Quelques objections furent bien émises mais elles n'eurent guère d'écho dans la presse, laquelle se rallia lâchement à la thèse officielle en l'agrémentant d'un couplet sur les Martiens : leur débarquement était encore provisoirement reporté ! Formule éculée qui ne fait rire que les journalistes, puisque aucun ufologue sérieux aujourd'hui ne défend plus l'origine martienne des ovnis.

Quant à certains témoins, ils convinrent que l'explication du CNES pouvait correspondre à ce qu'ils avaient vu (cf. un collègue de travail).

En ce qui me concerne, j'avais du mal à concilier la version du SEPRA avec le témoignage d'un pilote d'Air France, en vol à destination de Barcelone, interviewé sur Europe 1 le 16 ; il avait vu à 19 h 03, « un objet de forme trapézoïdale avec une douzaine de lumières très distinctes allant du vert au jaune en passant par l'orange et surtout une grosse lumière plus importante, derrière laquelle il y avait une traînée de condensation... « Météorite déjà enguirlandée pour la Noël ou rentrée atmosphérique exotique ?

Comme je ne suis pas un spécialiste, je devais me fier à ceux qui se prétendent comme tels.

Ce qui clôtura ma chronique de la semaine.

Depuis, on a constitué des dossiers des coupures de presse au sujet de cette observation du 5 novembre 1990. Ainsi peut-on constater que l’occasion avait été donnée pour un festival de bons mots utilisés par certains journalistes.
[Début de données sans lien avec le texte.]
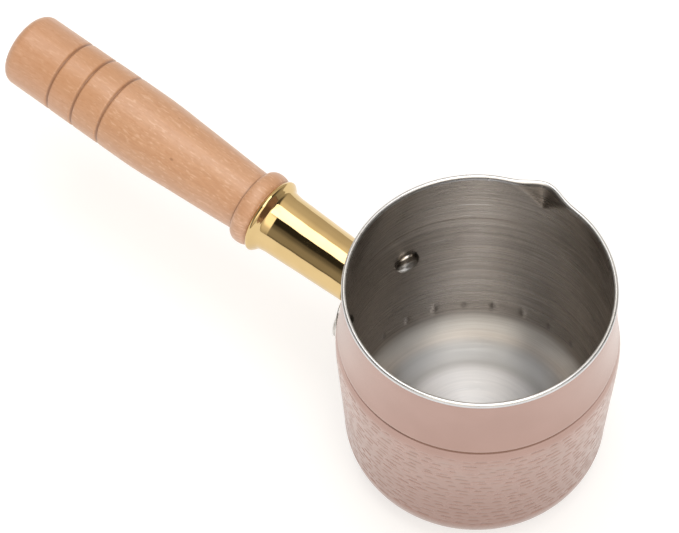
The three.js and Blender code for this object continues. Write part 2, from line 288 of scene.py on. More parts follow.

En voici quelques-uns datant du 7 novembre :

-          bien sûr, le classique « Ovnis soit qui mal y pense », bizarrement orthographié par Le Courrier Picard,
-          le non moins classique : « Des OVNI comme s’il en pleuvait » de Ouest-France,
-          Le « Ciel, des O.V.N.I. ! du meilleur effet par Le Dauphiné Libéré,
-          « Quand pleuvent les ovnis » du Figaro, montrant une grande inspiration de la rédaction !

Sud-Ouest du 9 novembre révélait que Jean-Pierre Petit avait affirmé : « Bizarre, Bizarre… », refrain hautement éclairé repris par Le Progrès du 9 novembre avec l’avant-titre : « Armée d’ovnis dans le ciel d’Europe » et un dessin de DuBouillon.



Et on s’étonne aujourd'hui en 2016 que l’ufologie soit tombée en discrédit. Mais les médias ont largement contribué à cette déconfiture.